═══ Recorded data ═══
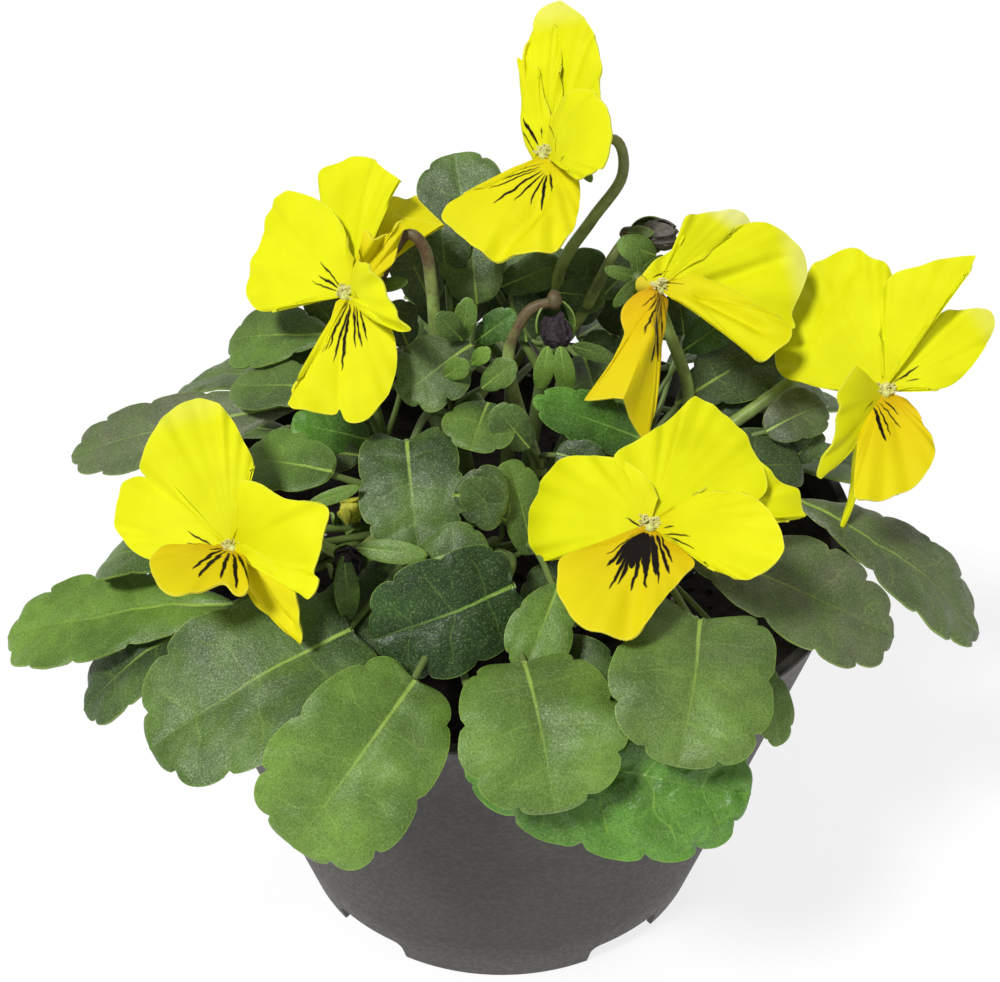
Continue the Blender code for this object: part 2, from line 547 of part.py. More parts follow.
def main():
    for thing in list(bpy.data.objects):
        bpy.data.objects.remove(thing)
    plastic = material("pot_plastic", (0.075, 0.07, 0.065), 0.6)
    soil = material("compost", (0.012, 0.010, 0.008), 0.95)
    green = material("leaf_green", (0.09, 0.17, 0.05), 0.5)
    yellow = material("petal_yellow", (0.86, 0.85, 0.01), 0.6)
    brown = material("withered_petal", (0.05, 0.03, 0.035), 0.8)
    make_pot(plastic)
    make_compost(soil, SHOOTS)
    for shoot in SHOOTS:
        carried = [flower for flower in BLOOMS + HEADS if flower.shoot == shoot.name]
        make_shoot(shoot, carried, green)
    for bloom in BLOOMS:
        make_bloom(bloom, yellow)
    for head in HEADS:
        make_head(head, brown if head.kind == "withered" else yellow)


def flower_axes(flower):
    """The way a flower looks, and its own upward direction."""
    faces = Vector(flower.faces).normalized()
    lift = (UP - faces * UP.dot(faces)).normalized()
    return faces, lift


def cup_centre(flower):
    """The middle of the green cup that carries a flower, just behind its petals."""
    faces, lift = flower_axes(flower)
    if isinstance(flower, Bloom):
        return Vector(flower.throat) - faces * (NECK_LENGTH + GAP + CUP_RADIUS) + lift * CUP_LIFT
    return Vector(flower.centre) - faces * (flower.size[1] + GAP + CUP_RADIUS)


def make_shoot(shoot, flowers, green):
    """A stem with its leaf stalks and leaves, and its flower stalks with their cups and sepals."""
    foot = Vector((*shoot.foot, HOLE_FLOOR))
    bend = Vector((*shoot.foot, COMPOST_HEIGHT + STEM_STRAIGHT))
    crown = Vector(shoot.crown)
    route = [foot, foot.lerp(bend, 0.7), bend, crown]
    pieces = [tube("stem", route, STEM_RADIUS, STEM_TOP_RADIUS)]
    for index, leaf in enumerate(shoot.leaves, 1):
        root = Vector(leaf.root)
        along = (Vector(leaf.tip) - root).normalized()
        reach = (root - crown).length
        start = bend.lerp(crown, min(0.95, max(0.15, 1 - reach / STALK_SPREAD)))
        middle = start.lerp(root, 0.55) - along * reach * STALK_SAG + UP * reach * STALK_LIFT
        pieces.append(tube(f"stalk_{index}", [start, middle, root + along * STALK_OVERLAP], STALK_RADIUS,
                           STALK_TIP_RADIUS, steps=2 if leaf.width > BIG_LEAF else 1))
        pieces.append(blade(f"leaf_{index}", leaf.root, leaf.tip, leaf.faces,
                            leaf_rows(SHAPES[leaf.shape], leaf.width), leaf.arch, leaf.fold, LEAF_THICK))
    for index, flower in enumerate(flowers, 1):
        faces, lift = flower_axes(flower)
        cup = cup_centre(flower)
        pieces.append(tube(f"flower_stalk_{index}", flower.stalk + [cup], FLOWER_STALK_RADIUS,
                           FLOWER_STALK_TIP_RADIUS))
        pieces.append(knob(f"cup_{index}", cup, (CUP_RADIUS, CUP_RADIUS), faces))
        is_bloom = isinstance(flower, Bloom)
        for order, turn in enumerate(SEPAL_TURNS if is_bloom else flower.sepals, 1):
            out = Matrix.Rotation(math.radians(turn), 3, faces) @ lift
            if is_bloom:
                root, tip, arch = cup, cup + out * SEPAL_LENGTH - faces * SEPAL_LEAN, SEPAL_ARCH
            else:
                spread, reach, arch = CLOSED_SEPAL
                root, tip = cup + out, cup + out * spread + faces * reach
            pieces.append(blade(f"sepal_{index}_{order}", root, tip, faces,
                                leaf_rows(SHAPES["sepal"], SEPAL_WIDTH), arch, 0.0, SEPAL_THICK))
    return fuse(pieces, shoot.name, green)


def make_bloom(bloom, yellow):
    """Five petals on a short neck, with the spur that the lower petal sends back under the cup."""
    faces, lift = flower_axes(bloom)
    throat = Vector(bloom.throat)
    pieces = [
        tube("neck", [throat + faces * 0.6, throat - faces * NECK_LENGTH], *NECK_RADII, steps=1),
        tube("spur", [throat - faces * 2 - lift * 0.8, throat - faces * SPUR_LENGTH - lift * SPUR_DROP],
             SPUR_RADIUS, SPUR_RADIUS, steps=1),
    ]
    for index, petal in enumerate(bloom.petals, 1):
        reach = Vector(petal.reach)
        pieces.append(blade(f"petal_{index}", throat, throat + reach, petal.faces, petal_rows(petal),
                            petal.arch, petal.fold, PETAL_THICK))
    return fuse(pieces, bloom.name, yellow)


def make_head(head, colour):
    """A shrivelled or still furled flower: a small crumpled egg."""
    egg = knob("egg", head.centre, head.size, head.faces, 2)
    for vert in egg.data.vertices:
        swell = noise.noise(vert.co * 0.6)
        vert.co += (vert.co - Vector(head.centre)) * CRUMPLE * min(0.0, swell)
    return fuse([egg], head.name, colour)


if __name__ == "__main__":
    main()
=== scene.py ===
"""Looks for a potted horned violet with yellow blooms: pot, compost, leafy shoots and flowers."""

import math
import random
from collections import namedtuple

import bmesh
import bpy
from mathutils import Matrix, Vector, noise


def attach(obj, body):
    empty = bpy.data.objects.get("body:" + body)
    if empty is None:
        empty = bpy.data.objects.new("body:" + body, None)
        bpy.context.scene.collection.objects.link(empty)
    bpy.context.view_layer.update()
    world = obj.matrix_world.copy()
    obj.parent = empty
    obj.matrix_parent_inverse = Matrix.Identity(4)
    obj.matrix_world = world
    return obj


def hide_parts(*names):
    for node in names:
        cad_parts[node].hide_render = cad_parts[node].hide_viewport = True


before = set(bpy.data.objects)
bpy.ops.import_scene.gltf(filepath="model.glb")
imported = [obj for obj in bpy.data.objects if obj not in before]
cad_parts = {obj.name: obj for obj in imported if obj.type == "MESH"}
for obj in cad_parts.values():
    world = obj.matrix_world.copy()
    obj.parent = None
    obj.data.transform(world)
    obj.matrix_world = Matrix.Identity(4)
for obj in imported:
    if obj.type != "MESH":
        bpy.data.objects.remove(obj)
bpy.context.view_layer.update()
scene = bpy.context.scene

# Camera, light and ground. The plant stands on a plain pale table and is seen from a little above.
# A soft lamp hangs above, in front and to the left, and the pale room fills in the shadows.
CAMERA_DIP = 34.45
LIT_SPOT = Vector((0, 0, 0.08))
TABLE_RADIUS = 12.0
view = bpy.data.cameras.new("camera")
view.lens = 56.7
view.sensor_width = 36.0
view.clip_start = 0.01
camera = bpy.data.objects.new("camera", view)
camera.location = (-0.0003, -0.2210, 0.2300)
camera.rotation_euler = (math.radians(90 - CAMERA_DIP), 0, 0)
scene.collection.objects.link(camera)
scene.camera = camera
scene.view_settings.view_transform = "Standard"
scene.view_settings.look = "None"


def linear(code):
    """An sRGB hex colour as linear red, green, blue and alpha."""
    shares = [int(code[place:place + 2], 16) / 255 for place in (1, 3, 5)]
    return (*(share / 12.92 if share <= 0.04045 else ((share + 0.055) / 1.055) ** 2.4
              for share in shares), 1.0)


def lamp(name, place, size, power):
    """A round soft lamp that looks at the middle of the plant."""
    light = bpy.data.lights.new(name, "AREA")
    light.shape = "DISK"
    light.size = size
    light.energy = power
    held = bpy.data.objects.new(name, light)
    held.location = place
    held.rotation_euler = (LIT_SPOT - Vector(place)).to_track_quat("-Z", "Y").to_euler()
    scene.collection.objects.link(held)


lamp("key_lamp", (-1.14, -1.49, 2.45), 0.6, 83.0)
lamp("fill_lamp", (0.7, -0.6, 0.5), 0.8, 0.7)
lamp("back_lamp", (0.3, 1.1, 1.0), 0.8, 4.5)

room = bpy.data.worlds.new("room")
room.use_nodes = True
room.node_tree.nodes["Background"].inputs["Color"].default_value = (1.0, 1.0, 1.0, 1.0)
room.node_tree.nodes["Background"].inputs["Strength"].default_value = 0.24
scene.world = room

# Every size below is in millimetres. A material's pattern is in metres, so its sizes are times MM.
MM = 0.001
# A Mix node of two colours: socket 0 is the share of the second one, and 6 and 7 are the colours.
COLOURS = {"data_type": "RGBA"}


def plug(material, socket, value):
    """Feeds a socket from another one, a plain value or a hex colour."""
    if isinstance(value, bpy.types.NodeSocket):
        material.node_tree.links.new(value, socket)
    else:
        socket.default_value = linear(value) if isinstance(value, str) else value


def add_node(material, kind, inputs, out=0, **settings):
    """Adds a shader node and gives one of its outputs. inputs goes by its sockets' names or numbers."""
    made = material.node_tree.nodes.new("ShaderNode" + kind)
    for name, value in settings.items():
        setattr(made, name, value)
    for name, value in inputs.items():
        plug(material, made.inputs[name], value)
    return made.outputs[out]


def blank(name):
    """A Principled material, and the object's own coordinates for its patterns."""
    made = bpy.data.materials.new(name)
    made.use_nodes = True
    return made, add_node(made, "TexCoord", {}, "Object")


def dress(material, **sockets):
    """Gives a material's shader its colour, gloss and relief."""
    shader = material.node_tree.nodes["Principled BSDF"]
    for name, value in sockets.items():
        plug(material, shader.inputs[name.replace("_", " ")], value)


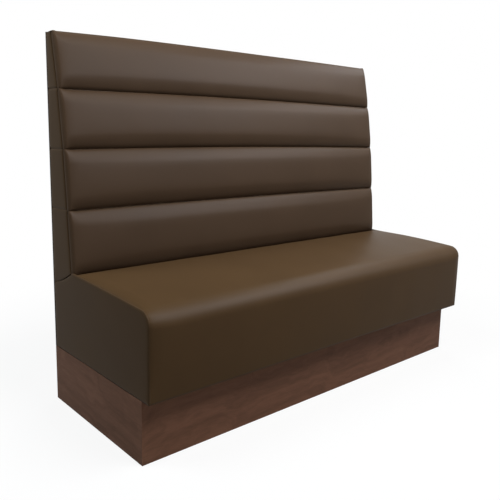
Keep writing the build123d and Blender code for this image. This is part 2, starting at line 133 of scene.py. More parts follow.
═══
#### [Direction]
Your task is to transcribe only the lines from the line containing "throat = Vector(bloom.throat)" through the line containing "in imported if", word for word.

#### [The reply]
    throat = Vector(bloom.throat)
    pieces = [
        tube("neck", [throat + faces * 0.6, throat - faces * NECK_LENGTH], *NECK_RADII, steps=1),
        tube("spur", [throat - faces * 2 - lift * 0.8, throat - faces * SPUR_LENGTH - lift * SPUR_DROP],
             SPUR_RADIUS, SPUR_RADIUS, steps=1),
    ]
    for index, petal in enumerate(bloom.petals, 1):
        reach = Vector(petal.reach)
        pieces.append(blade(f"petal_{index}", throat, throat + reach, petal.faces, petal_rows(petal),
                            petal.arch, petal.fold, PETAL_THICK))
    return fuse(pieces, bloom.name, yellow)


def make_head(head, colour):
    """A shrivelled or still furled flower: a small crumpled egg."""
    egg = knob("egg", head.centre, head.size, head.faces, 2)
    for vert in egg.data.vertices:
        swell = noise.noise(vert.co * 0.6)
        vert.co += (vert.co - Vector(head.centre)) * CRUMPLE * min(0.0, swell)
    return fuse([egg], head.name, colour)


if __name__ == "__main__":
    main()
=== scene.py ===
"""Looks for a potted horned violet with yellow blooms: pot, compost, leafy shoots and flowers."""

import math
import random
from collections import namedtuple

import bmesh
import bpy
from mathutils import Matrix, Vector, noise


def attach(obj, body):
    empty = bpy.data.objects.get("body:" + body)
    if empty is None:
        empty = bpy.data.objects.new("body:" + body, None)
        bpy.context.scene.collection.objects.link(empty)
    bpy.context.view_layer.update()
    world = obj.matrix_world.copy()
    obj.parent = empty
    obj.matrix_parent_inverse = Matrix.Identity(4)
    obj.matrix_world = world
    return obj


def hide_parts(*names):
    for node in names:
        cad_parts[node].hide_render = cad_parts[node].hide_viewport = True


before = set(bpy.data.objects)
bpy.ops.import_scene.gltf(filepath="model.glb")
imported = [obj for obj in bpy.data.objects if obj not in before]
cad_parts = {obj.name: obj for obj in imported if obj.type == "MESH"}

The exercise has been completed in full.